> _Available data_:

☆ ☆ ☆ ☆ ☆ ☆ ☆

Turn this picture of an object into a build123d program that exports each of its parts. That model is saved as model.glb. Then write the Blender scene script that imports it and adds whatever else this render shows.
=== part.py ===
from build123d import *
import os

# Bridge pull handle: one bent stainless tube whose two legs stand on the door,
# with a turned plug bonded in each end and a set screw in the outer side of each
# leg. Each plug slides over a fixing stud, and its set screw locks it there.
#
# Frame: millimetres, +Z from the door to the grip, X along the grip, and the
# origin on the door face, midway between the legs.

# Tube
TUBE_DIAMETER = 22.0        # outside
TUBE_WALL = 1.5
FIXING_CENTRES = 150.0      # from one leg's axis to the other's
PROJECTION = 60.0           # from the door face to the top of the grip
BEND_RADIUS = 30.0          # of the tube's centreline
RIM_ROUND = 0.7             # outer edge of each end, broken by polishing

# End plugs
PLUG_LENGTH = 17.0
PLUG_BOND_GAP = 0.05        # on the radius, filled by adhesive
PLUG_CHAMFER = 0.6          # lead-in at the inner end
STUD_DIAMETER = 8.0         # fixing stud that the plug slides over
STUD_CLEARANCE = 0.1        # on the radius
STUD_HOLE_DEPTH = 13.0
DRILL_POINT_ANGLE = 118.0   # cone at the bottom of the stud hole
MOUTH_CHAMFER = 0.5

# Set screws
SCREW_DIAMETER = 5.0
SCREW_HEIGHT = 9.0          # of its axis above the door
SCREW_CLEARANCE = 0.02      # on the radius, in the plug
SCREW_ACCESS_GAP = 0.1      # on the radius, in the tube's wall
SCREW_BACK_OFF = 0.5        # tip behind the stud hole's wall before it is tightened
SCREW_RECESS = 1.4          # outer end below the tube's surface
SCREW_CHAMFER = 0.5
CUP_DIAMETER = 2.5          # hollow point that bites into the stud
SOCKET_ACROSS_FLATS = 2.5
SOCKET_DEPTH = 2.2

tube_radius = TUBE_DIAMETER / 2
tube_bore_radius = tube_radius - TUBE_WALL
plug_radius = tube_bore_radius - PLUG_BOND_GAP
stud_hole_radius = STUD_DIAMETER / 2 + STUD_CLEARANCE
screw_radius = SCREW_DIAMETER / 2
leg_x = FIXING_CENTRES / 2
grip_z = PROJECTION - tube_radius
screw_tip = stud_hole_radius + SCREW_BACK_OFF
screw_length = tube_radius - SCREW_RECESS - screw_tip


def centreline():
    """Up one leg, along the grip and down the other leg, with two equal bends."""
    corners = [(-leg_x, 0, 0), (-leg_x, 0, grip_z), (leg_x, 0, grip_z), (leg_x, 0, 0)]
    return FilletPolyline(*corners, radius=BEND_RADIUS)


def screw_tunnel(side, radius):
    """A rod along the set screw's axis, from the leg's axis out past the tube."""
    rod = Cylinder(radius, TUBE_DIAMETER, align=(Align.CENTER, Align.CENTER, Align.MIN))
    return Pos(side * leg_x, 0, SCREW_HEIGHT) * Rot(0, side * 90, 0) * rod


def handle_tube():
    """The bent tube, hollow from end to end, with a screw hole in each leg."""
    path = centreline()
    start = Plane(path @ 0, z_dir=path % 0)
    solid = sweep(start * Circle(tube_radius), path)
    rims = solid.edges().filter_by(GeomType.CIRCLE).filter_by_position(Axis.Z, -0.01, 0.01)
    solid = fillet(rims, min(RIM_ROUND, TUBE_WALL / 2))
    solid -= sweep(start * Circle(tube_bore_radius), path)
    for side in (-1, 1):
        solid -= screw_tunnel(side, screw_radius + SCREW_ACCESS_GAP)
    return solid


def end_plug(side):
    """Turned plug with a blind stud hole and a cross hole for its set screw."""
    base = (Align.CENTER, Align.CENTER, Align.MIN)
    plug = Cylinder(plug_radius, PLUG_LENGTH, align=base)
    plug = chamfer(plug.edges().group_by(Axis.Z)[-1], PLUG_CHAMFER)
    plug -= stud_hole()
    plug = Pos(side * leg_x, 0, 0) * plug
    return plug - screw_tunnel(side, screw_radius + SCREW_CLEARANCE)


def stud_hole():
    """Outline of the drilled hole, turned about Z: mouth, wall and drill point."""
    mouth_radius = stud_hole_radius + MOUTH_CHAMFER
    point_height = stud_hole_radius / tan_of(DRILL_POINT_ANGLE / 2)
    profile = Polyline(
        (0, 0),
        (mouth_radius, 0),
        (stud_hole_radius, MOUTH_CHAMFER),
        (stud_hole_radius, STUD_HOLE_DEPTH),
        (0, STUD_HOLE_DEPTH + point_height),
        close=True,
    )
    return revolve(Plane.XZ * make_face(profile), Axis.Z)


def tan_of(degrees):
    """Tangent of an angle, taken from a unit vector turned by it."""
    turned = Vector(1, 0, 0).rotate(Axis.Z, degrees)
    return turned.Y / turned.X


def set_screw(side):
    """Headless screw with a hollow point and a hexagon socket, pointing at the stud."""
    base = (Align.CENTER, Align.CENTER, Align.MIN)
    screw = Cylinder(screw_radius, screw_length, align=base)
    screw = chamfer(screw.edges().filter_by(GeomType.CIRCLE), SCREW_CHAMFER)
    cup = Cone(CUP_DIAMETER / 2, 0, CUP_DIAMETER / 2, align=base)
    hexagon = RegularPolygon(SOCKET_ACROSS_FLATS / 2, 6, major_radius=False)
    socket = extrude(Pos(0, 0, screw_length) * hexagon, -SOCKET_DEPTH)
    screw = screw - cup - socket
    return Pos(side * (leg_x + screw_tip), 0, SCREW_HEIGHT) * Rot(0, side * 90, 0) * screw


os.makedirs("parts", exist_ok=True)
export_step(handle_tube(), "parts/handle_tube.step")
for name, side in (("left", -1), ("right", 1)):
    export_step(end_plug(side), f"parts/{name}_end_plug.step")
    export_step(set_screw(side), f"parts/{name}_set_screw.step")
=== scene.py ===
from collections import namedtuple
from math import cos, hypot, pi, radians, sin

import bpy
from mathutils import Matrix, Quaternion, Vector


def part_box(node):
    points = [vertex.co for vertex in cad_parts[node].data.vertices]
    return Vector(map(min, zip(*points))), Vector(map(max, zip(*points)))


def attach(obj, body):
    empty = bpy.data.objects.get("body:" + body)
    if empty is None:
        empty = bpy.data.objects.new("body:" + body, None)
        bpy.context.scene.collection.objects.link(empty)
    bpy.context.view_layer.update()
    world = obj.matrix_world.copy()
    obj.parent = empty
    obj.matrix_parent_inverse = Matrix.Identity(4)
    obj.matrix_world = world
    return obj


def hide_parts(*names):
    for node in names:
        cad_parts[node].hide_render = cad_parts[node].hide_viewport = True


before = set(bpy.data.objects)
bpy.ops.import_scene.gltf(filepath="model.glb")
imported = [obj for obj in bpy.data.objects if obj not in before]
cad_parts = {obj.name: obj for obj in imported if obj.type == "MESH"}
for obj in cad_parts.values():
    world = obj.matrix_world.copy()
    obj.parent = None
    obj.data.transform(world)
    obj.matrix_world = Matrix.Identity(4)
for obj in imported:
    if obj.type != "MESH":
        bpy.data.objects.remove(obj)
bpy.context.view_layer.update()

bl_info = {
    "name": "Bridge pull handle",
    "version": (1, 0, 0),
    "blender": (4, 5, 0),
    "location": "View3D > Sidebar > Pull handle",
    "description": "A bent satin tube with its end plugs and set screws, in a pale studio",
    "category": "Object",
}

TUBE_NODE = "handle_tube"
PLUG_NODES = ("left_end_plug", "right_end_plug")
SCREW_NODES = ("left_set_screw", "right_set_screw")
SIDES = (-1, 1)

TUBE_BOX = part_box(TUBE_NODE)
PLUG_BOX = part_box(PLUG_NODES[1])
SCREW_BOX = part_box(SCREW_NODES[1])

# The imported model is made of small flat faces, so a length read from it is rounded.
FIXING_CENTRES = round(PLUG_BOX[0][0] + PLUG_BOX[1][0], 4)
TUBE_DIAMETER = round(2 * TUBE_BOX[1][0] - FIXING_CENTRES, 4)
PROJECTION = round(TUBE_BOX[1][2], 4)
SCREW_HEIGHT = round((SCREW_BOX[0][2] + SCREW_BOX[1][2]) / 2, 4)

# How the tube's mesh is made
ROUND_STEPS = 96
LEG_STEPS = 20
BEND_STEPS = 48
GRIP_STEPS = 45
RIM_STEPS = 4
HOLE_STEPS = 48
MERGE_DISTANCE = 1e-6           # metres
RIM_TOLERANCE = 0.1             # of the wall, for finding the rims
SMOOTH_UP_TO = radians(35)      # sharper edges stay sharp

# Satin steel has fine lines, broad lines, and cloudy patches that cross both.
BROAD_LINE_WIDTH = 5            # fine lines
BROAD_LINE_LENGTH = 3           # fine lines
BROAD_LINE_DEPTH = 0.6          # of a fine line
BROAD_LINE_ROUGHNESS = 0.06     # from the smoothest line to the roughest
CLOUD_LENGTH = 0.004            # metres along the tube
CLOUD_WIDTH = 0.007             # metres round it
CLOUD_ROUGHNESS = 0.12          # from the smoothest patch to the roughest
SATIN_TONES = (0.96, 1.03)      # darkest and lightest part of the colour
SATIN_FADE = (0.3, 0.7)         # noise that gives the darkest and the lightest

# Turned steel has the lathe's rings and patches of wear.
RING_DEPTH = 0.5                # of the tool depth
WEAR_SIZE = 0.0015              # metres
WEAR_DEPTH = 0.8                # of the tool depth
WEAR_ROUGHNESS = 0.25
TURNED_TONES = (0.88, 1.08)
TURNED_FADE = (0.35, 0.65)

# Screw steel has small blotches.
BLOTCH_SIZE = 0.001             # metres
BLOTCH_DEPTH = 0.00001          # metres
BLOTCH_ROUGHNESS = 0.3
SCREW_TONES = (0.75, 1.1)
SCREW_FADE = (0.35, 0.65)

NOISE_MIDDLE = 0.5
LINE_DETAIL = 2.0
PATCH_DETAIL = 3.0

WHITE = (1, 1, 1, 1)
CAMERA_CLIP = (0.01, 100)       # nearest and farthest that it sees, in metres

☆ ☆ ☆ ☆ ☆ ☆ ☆

Write out again only the lines from the line containing "return Pos(side * (leg_x" through the line containing "if empty is", both included, exactly as they are.

> _Correct response_:
    return Pos(side * (leg_x + screw_tip), 0, SCREW_HEIGHT) * Rot(0, side * 90, 0) * screw


os.makedirs("parts", exist_ok=True)
export_step(handle_tube(), "parts/handle_tube.step")
for name, side in (("left", -1), ("right", 1)):
    export_step(end_plug(side), f"parts/{name}_end_plug.step")
    export_step(set_screw(side), f"parts/{name}_set_screw.step")
=== scene.py ===
from collections import namedtuple
from math import cos, hypot, pi, radians, sin

import bpy
from mathutils import Matrix, Quaternion, Vector


def part_box(node):
    points = [vertex.co for vertex in cad_parts[node].data.vertices]
    return Vector(map(min, zip(*points))), Vector(map(max, zip(*points)))


def attach(obj, body):
    empty = bpy.data.objects.get("body:" + body)
    if empty is None:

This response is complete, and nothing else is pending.